Request: How many lines in the records below contain the word "parts"? Answer with the number alone.

— start of Provided data —

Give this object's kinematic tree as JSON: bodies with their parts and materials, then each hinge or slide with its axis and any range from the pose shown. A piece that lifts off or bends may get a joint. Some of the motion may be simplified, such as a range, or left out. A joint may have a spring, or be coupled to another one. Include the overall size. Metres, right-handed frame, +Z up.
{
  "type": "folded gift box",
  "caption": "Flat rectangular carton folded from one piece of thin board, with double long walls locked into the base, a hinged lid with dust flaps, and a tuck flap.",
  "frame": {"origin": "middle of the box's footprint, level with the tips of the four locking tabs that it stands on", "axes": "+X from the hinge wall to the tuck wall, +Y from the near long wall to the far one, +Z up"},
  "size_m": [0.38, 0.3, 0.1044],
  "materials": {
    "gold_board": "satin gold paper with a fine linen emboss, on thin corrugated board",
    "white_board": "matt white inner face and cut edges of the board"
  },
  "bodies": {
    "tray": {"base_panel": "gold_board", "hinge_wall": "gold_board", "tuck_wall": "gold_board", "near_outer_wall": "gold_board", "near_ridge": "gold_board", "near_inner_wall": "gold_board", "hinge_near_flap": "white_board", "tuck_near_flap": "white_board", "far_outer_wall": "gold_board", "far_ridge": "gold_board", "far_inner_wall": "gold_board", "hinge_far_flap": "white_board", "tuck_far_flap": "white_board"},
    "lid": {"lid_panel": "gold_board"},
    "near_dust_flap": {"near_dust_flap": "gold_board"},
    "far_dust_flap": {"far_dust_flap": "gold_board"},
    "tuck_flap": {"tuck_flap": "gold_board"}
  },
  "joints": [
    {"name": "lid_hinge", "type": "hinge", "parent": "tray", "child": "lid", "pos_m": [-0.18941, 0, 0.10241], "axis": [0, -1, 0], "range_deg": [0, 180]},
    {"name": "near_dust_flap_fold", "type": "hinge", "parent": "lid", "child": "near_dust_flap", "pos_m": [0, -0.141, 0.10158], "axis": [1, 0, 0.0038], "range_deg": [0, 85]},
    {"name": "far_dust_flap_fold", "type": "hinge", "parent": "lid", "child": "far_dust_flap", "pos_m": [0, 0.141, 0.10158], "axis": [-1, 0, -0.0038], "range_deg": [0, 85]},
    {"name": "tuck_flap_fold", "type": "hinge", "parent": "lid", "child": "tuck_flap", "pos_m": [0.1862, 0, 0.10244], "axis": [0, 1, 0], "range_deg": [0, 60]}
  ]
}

— end of Provided data —
— start of Provided data —

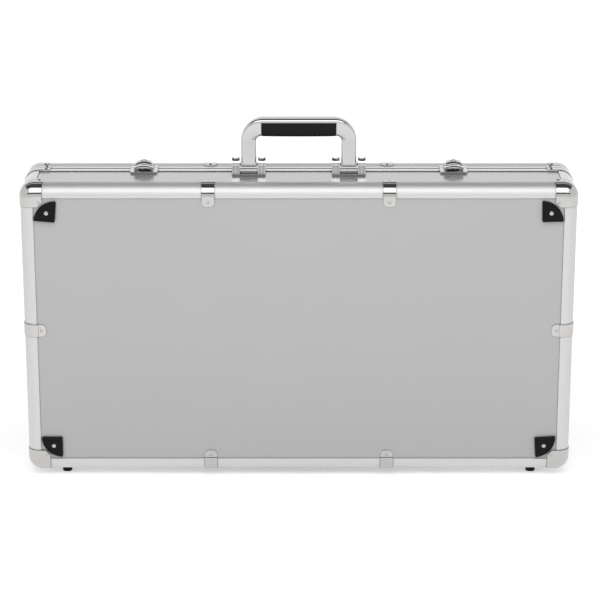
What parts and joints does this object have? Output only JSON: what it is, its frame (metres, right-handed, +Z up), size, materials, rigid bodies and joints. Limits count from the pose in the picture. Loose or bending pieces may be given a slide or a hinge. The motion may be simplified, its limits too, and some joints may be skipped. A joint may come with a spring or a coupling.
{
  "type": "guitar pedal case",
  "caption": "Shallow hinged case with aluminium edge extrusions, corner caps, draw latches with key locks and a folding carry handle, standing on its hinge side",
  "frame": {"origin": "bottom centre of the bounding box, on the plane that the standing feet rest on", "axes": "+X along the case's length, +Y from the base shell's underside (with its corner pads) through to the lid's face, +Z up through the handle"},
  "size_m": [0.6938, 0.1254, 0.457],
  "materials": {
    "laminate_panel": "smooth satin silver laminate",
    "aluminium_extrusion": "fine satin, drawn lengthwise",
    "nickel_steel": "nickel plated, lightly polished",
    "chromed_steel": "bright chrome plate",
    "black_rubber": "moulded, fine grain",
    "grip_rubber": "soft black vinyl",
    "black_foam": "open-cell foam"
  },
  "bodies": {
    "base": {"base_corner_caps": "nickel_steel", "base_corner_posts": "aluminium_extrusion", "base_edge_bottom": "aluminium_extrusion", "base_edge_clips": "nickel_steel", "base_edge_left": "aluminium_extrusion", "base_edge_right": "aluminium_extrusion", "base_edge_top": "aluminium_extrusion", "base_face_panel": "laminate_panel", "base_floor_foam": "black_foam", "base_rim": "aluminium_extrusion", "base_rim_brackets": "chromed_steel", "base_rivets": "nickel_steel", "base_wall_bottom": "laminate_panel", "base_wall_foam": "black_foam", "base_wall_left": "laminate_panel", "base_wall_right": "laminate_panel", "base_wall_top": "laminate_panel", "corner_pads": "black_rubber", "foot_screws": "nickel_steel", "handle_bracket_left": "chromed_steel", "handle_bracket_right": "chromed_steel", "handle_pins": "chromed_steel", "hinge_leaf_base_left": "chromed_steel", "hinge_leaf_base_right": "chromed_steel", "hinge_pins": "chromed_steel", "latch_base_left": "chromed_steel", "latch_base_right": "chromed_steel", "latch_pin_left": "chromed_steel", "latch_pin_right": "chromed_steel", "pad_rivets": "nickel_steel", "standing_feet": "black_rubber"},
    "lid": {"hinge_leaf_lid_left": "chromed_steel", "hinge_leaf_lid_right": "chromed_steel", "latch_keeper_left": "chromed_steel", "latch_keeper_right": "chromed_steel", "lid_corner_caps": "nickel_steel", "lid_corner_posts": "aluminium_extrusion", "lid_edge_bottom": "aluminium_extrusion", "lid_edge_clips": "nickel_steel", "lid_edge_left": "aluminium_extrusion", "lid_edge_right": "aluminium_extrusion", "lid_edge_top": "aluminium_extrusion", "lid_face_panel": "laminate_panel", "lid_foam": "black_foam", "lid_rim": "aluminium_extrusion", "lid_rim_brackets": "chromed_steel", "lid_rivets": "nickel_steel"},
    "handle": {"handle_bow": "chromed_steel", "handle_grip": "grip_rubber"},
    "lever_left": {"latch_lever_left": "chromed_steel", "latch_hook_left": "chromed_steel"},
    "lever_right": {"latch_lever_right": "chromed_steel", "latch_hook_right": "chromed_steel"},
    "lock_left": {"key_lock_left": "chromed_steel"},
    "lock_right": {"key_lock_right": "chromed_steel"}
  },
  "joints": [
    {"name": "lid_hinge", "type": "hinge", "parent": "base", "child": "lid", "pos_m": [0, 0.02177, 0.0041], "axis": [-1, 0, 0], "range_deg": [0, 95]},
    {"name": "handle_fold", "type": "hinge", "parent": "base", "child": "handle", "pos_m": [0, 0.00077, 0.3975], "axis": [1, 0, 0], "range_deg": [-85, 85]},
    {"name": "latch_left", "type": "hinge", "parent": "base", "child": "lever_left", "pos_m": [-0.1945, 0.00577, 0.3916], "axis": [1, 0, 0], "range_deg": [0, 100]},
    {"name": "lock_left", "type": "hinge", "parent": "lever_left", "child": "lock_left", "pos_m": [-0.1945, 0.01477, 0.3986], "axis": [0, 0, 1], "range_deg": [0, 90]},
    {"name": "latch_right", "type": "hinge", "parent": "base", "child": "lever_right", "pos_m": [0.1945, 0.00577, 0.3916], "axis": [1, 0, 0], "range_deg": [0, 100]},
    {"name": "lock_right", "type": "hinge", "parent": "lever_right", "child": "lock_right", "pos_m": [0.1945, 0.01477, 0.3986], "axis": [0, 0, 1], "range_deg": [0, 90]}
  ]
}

— end of Provided data —

Reply to the task: 2